Rent to Own

If you’ve thought about taking advantage of a “Rent to Own” offer, think twice. Renting to own can be both expensive and risky.

Rent-to-Own offers have been around a long, long time. You’ve probably seen ads on TV and newspapers or heard about such offers on the radio. They sound appealing enough, especially to people with low or fixed incomes and bad credit because of the way they’re presented — as an easy way to take home and begin using expensive electronics, furniture or appliances immediately. What could be wrong with this picture?

Rent-to-Own ads are misleading

You may be wondering why we’ve included renting to own on a website about scams. Is renting to own a scam? Yes and no. It depends on how you look at it. The ads themselves are a great place to start. For example, one ad might state that you can rent to own a new television for as low as $15 a week. No credit, no hassles! That’s a very appealing sales pitch if you want a new TV but are low on funds and can’t get credit.
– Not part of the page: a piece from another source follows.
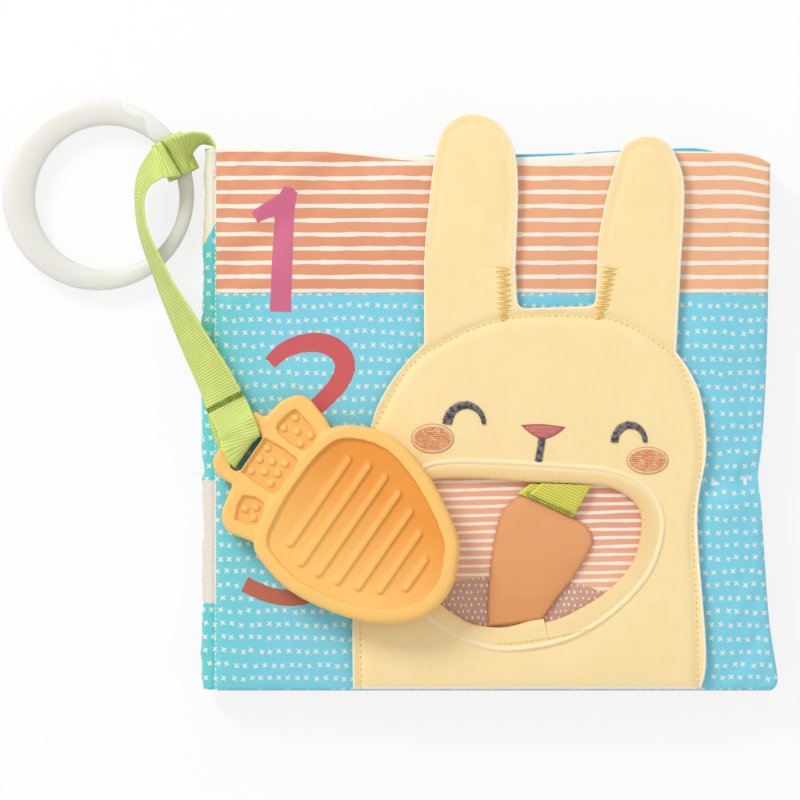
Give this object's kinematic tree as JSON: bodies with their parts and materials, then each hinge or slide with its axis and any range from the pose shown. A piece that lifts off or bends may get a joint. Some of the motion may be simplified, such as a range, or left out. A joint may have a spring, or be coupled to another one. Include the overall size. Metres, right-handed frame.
{
  "type": "crinkle cloth book",
  "caption": "Padded crinkle cloth book with an applique bunny, folding ears, a tucked-in cloth carrot, a link ring and a silicone teether on a ribbon.",
  "frame": {"origin": "centre of the back cover's flat underside", "axes": "+Z out of the front cover, +Y towards the book's top edge, +X away from the spine"},
  "size_m": [0.2431, 0.1861, 0.0326],
  "materials": {
    "printed_satin": "satin, printed",
    "lime_cloth": "satin",
    "blue_cloth": "satin",
    "wadding": "fleecy, matte",
    "crinkle_film": "thin clear film",
    "yellow_velour": "velour, matte",
    "yellow_ribbing": "ribbed knit",
    "pocket_cloth": "printed, fine stripes",
    "charcoal_thread": "satin stitch",
    "orange_thread": "satin stitch",
    "pink_thread": "satin stitch",
    "gold_thread": "zigzag stitch",
    "terracotta_cloth": "smooth printed cloth, matte",
    "lime_ribbon": "grosgrain",
    "milky_plastic": "translucent, smooth",
    "orange_silicone": "satin silicone"
  },
  "bodies": {
    "back_cover": {"back_cover_outer_cloth": "printed_satin", "back_cover_padding": "wadding", "back_cover_crinkle_film": "crinkle_film", "back_cover_inner_cloth": "lime_cloth", "spine_outer_cloth": "printed_satin", "spine_padding": "wadding", "spine_lining": "lime_cloth", "ring_ribbon": "lime_ribbon"},
    "front_cover": {"front_cover_outer_cloth": "printed_satin", "front_cover_padding": "wadding", "front_cover_crinkle_film": "crinkle_film", "front_cover_inner_cloth": "blue_cloth", "bunny_panel": "yellow_velour", "bunny_wadding": "wadding", "window_print": "pocket_cloth", "window_binding": "yellow_ribbing", "left_eye": "charcoal_thread", "right_eye": "charcoal_thread", "left_cheek": "orange_thread", "right_cheek": "orange_thread", "nose": "pink_thread", "mouth": "charcoal_thread", "left_ear_tack": "gold_thread", "right_ear_tack": "gold_thread", "tether_ribbon": "lime_ribbon"},
    "leaf_1": {"leaf_1_back_cloth": "lime_cloth", "leaf_1_padding": "wadding", "leaf_1_crinkle_film": "crinkle_film", "leaf_1_front_cloth": "blue_cloth"},
    "leaf_2": {"leaf_2_back_cloth": "lime_cloth", "leaf_2_padding": "wadding", "leaf_2_crinkle_film": "crinkle_film", "leaf_2_front_cloth": "blue_cloth"},
    "left_ear": {"left_ear": "yellow_velour"},
    "right_ear": {"right_ear": "yellow_velour"},
    "carrot": {"cloth_carrot": "terracotta_cloth", "carrot_ribbon": "lime_ribbon"},
    "link_ring": {"link_ring": "milky_plastic"},
    "teether": {"teether": "orange_silicone"}
  },
  "joints": [
    {"name": "cover_turn", "type": "hinge", "parent": "back_cover", "child": "front_cover", "pos_m": [-0.08815, 0, 0.01354], "axis": [0, -1, 0], "range_deg": [0, 131.25], "deforming": ["tether_ribbon"]},
    {"name": "leaf_1_turn", "type": "hinge", "parent": "back_cover", "child": "leaf_1", "pos_m": [-0.0872, 0, 0.00992], "axis": [0, -1, 0], "range_deg": [0, 70]},
    {"name": "leaf_2_turn", "type": "hinge", "parent": "back_cover", "child": "leaf_2", "pos_m": [-0.0872, 0, 0.00637], "axis": [0, -1, 0], "range_deg": [0, 35]},
    {"name": "left_ear_fold", "type": "hinge", "parent": "front_cover", "child": "left_ear", "pos_m": [-0.00794, 0.04782, 0.0198], "axis": [-1, 0, 0], "range_deg": [-150, 0]},
    {"name": "right_ear_fold", "type": "hinge", "parent": "front_cover", "child": "right_ear", "pos_m": [0.04521, 0.04782, 0.0198], "axis": [-1, 0, 0], "range_deg": [-150, 0]},
    {"name": "carrot_flip", "type": "hinge", "parent": "front_cover", "child": "carrot", "pos_m": [0.01038, -0.02202, 0.0184], "axis": [1, 0, 0], "range_deg": [-100, 0]},
    {"name": "teether_flip", "type": "hinge", "parent": "front_cover", "child": "teether", "pos_m": [-0.08216, -0.00812, 0.02045], "axis": [0.5678, 0.8231, 0], "range_deg": [-110, 0]},
    {"name": "ring_swing", "type": "hinge", "parent": "back_cover", "child": "link_ring", "pos_m": [-0.10085, 0.08295, 0.005], "axis": [0.4432, -0.8964, 0], "range_deg": [-75, 0]}
  ],
  "couplings": [
    {"joint": "leaf_1_turn", "follows": "cover_turn", "ratio": 0.53333},
    {"joint": "leaf_2_turn", "follows": "cover_turn", "ratio": 0.26667}
  ]
}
What if we worded the offer to reflect what you’ll really pay?

What if the ad offered you a $400 TV for $1200? Would you still be interested? Many people take advantage of deals like this all the time without realizing they’re the ones being taken advantage of. How so you ask? Well, first of all the sticker prices at rent to own shops are significantly higher than they are at regular retailers. The second way they get you is the payment terms. Did you notice that I said the television was going to cost $15 a week rather than a month? That’s $56 a month. So the TV should be paid off within about six months, right? I’m afraid that isn’t how it works.
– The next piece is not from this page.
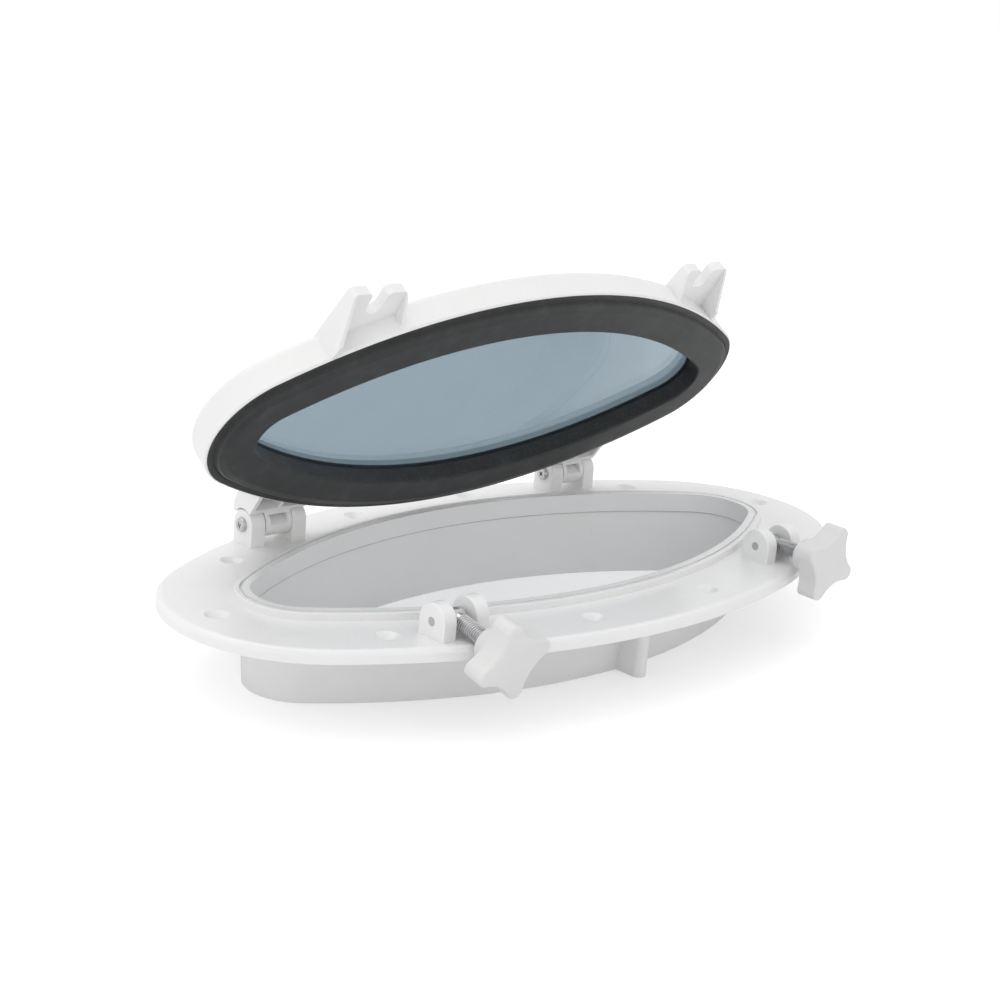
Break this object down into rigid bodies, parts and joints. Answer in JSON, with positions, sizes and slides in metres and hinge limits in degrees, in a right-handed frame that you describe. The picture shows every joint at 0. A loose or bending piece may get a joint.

The real costs of renting to own

If you agree to their terms, renting to own will cost you several times the cost of the product at regular, uninflated prices. Here’s how — the agreements often say that you pay a certain amount per week for a certain number of weeks. Somewhere, buried in the fine print, there will be an indication of the actual cost you’ll pay. It will have little to do with the cost of the item and a lot to do with how much they can get you agree to pay for it. The number of payments will determine the final cost of the item you are renting to own. If you agree to pay $15 a week for 18 months that $400 television is going to end up costing you $1,170! (78 weeks * $15)

Miss a payment, lose everything!

There’s one more thing built into these rent-to-own programs that make them a poor choice. If you miss a single payment, the item could be repossessed. And the money you’d already paid up to that point — lost forever. No credit, no soup for you.

Rent-to-Own Tips:

  • Evaluate both advertised and actual prices on items in the rent-to-own store and other shops. (Rent-to-own prices are often twice as much)
  • Verify the complete cost to you for rent-to-own (the weekly or monthly amount multiplied by the number of payments)
  • Instead of sending off money to the rent-to-own store, pay yourself the same amount each week or month and put it into savings. Faster than you think, your savings account will hold enough money for you to go out and purchase the item you want. It will be yours with no fear of repossession in case of a missed payment.
  • Take a calculator with you, do the math and save a bundle.